Eversource, Massachusetts' largest gas utility company, is running the first pilot program in the United States in which a major utility uses geothermal energy to power a neighborhood, in Framingham, Massachusetts, Aug. 3, 2024. Photo: Christian Science Monitor

Christian Science Monitor, August 29, 2024
Posted: October 1st, 2024
https://www.csmonitor.com/Environment/2024/0828/geothermal-e...

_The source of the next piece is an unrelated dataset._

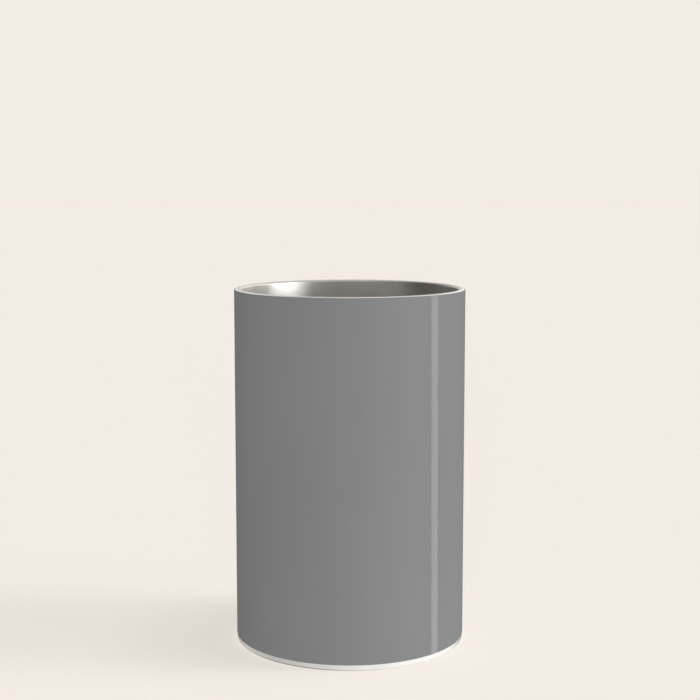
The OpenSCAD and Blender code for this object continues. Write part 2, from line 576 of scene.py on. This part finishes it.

In December 2016, William Akley sat down in his sprawling headquarters for the biggest gas utility in Massachusetts, Eversource. Across the table were three women from a group that had become increasingly troublesome to his company. The group was Mothers Out Front, and it had been doing things like dressing up in orange costumes depicting gas flames and putting big signs where the company’s natural gas lines leaked into the air. As the meeting started, Zeyneb Magavi and each of the other mothers calmly explained their passion to Mr. Akley: “I have three kids,” Ms. Magavi said. “I’m worried about climate change. And I’m worried about their future.” It was the start of an unlikely partnership that eventually became an audacious idea: to use heat from underground – instead of natural gas – to both cool and heat homes and buildings. The test of that idea is now blinking on in Framingham, Massachusetts. Eversource workers have buried a mile-long loop of plastic pipe underground ... to collect geothermal energy. They are now connecting the loop to heat and cool 36 buildings – homes, a fire station, and businesses. It is the first U.S. trial of this innovative technology being provided to an entire neighborhood by a major utility. It’s the kind of scaled-up model that could bring a wholesale change to the nation’s infrastructure, replacing natural gas just as natural gas supplanted coal and oil in much of the United States.